Gmail Now Allows You to Work Offline Natively in Chrome

While Google I/O was going on yesterday, the Gmail team announced a new feature that you may have missed.  If you are using the new Gmail experience and Chrome as your browser, you can now configure the mail service to work offline in the browser.

In Settings, there is now a new Offline tab where you can configure things.  You can select the amount of time you want stored locally – 30, 60, 90 days – and then configure the security settings on what to do if you sign out of Chrome.  Save the settings and now you can work offline in Gmail while you are on that flight or elsewhere that WiFi isn’t available.
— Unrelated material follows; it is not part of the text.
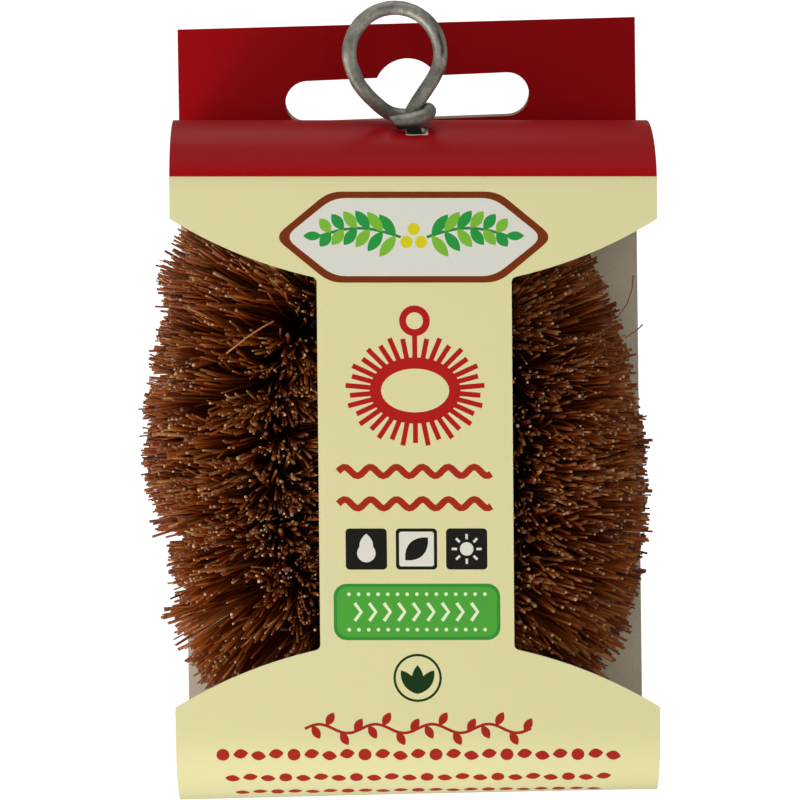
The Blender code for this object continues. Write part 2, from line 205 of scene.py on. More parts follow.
def stand_cove():
    """The cove's profile turned once round the upright axis. The camera sees its paper glow white."""
    r, z = cove_profile()
    round_angle = np.radians(np.arange(0, 360, 3.75))
    x = r[:, None] * np.cos(round_angle)
    y = r[:, None] * np.sin(round_angle)
    points = np.stack([x, y, np.broadcast_to(z[:, None] + COVE_FLOOR, x.shape)], -1).reshape(-1, 3)
    paper, shader = new_material("white_background_paper")
    feed(paper, shader, {"Base Color": rgba("F2F2F0"), "Roughness": 0.9, "Specular IOR Level": 0.1})
    seen = node(paper, "LightPath").outputs["Is Camera Ray"]
    glow = between(paper, seen, 0.08, 0.97)
    feed(paper, shader, {"Emission Color": rgba("FFFFFF"), "Emission Strength": glow})
    skin("cove", points, grid_triangles(len(r), len(round_angle), True), paper)


def soft_box(name, place, size, power):
    """A square lamp of a size in metres and a power in watts, turned to the middle of the pack."""
    lamp = bpy.data.lights.new(name, "AREA")
    lamp.size = size
    lamp.energy = power
    obj = bpy.data.objects.new(name, lamp)
    back = np.array(place) - AIM
    back /= np.linalg.norm(back)
    side = np.cross([0, 0, 1], back)
    side /= np.linalg.norm(side)
    facing = np.eye(4)
    facing[:3] = np.column_stack([side, np.cross(back, side), back, place])
    obj.matrix_world = Matrix(facing)
    bpy.context.scene.collection.objects.link(obj)
    return obj


stand_cove()
soft_box("left_soft_box", (-0.5, -0.6, -0.62), 0.45, 4.75)
soft_box("right_soft_box", (0.6, -0.65, -0.5), 0.45, 0.4)
soft_box("front_panel", (0, -0.6, -0.01), 0.15, 0.5).visible_glossy = False
soft_box("top_soft_box", (0, -0.2, 0.8), 0.7, 2.9)
soft_box("top_back_soft_box", (-0.15, 0.5, 0.72), 0.5, 0.85)
soft_box("left_panel", (-0.3, -0.08, -0.12), 0.2, 0.55)
soft_box("right_panel", (0.32, -0.2, -0.12), 0.2, 0.15)
world = bpy.data.worlds.new("studio")
world.use_nodes = True
world.node_tree.nodes["Background"].inputs["Color"].default_value = rgba("FFFFFF")
world.node_tree.nodes["Background"].inputs["Strength"].default_value = 0.08
bpy.context.scene.world = world

# Middle line of the card
# The coir stays within its curves, so they come first.

CREST_Z = -3.3 * MM
TOP_RISE = 8 * MM
TOP_BACK_FALL = 3.2 * MM
TOP_FLAT_Z = CREST_Z - TOP_RISE
FOOT_FLAT_Z = -79 * MM
BOTTOM_DROP = 8.9 * MM
BOTTOM_BACK_RISE = 4 * MM
CREASE_Z = FOOT_FLAT_Z - BOTTOM_DROP + BOTTOM_BACK_RISE
FRONT_Y = -36.125 * MM
LOWEST_Y = FRONT_Y + 11 * MM
HEADER_Y = -0.375 * MM
BACK_Y = 0.375 * MM
TOP_MIDDLE_Y, TOP_HALF_DEPTH = (HEADER_Y + FRONT_Y) / 2, (HEADER_Y - FRONT_Y) / 2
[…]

Because the caching of your email is handled by Chrome, it won’t work with other browsers (at least not yet) and you have to be using Chrome 61 or higher.  Given we are on Chrome 66 these days, that latter point likely isn’t an issue for most users.

Gmail Offline Settings

Gmail Offline Settings

Previously, if you want to use Gmail offline, you had to either use the mobile apps (which obviously work offline) or you had to use an offline Chrome extension.  Effectively this new feature is that extension, it is just native now.  Indeed Google recommends that if you have that extension enabled, that you uninstall it so as not to cause a conflict.

The feature is rolling out now to all Gmail customers and as of this morning, it was on my account.  Check yours as it could well be there already.  For those who are on G Suite domains, this is a feature that will have to be enabled on the domain so rollout there will be dependent on if your organization will allow it.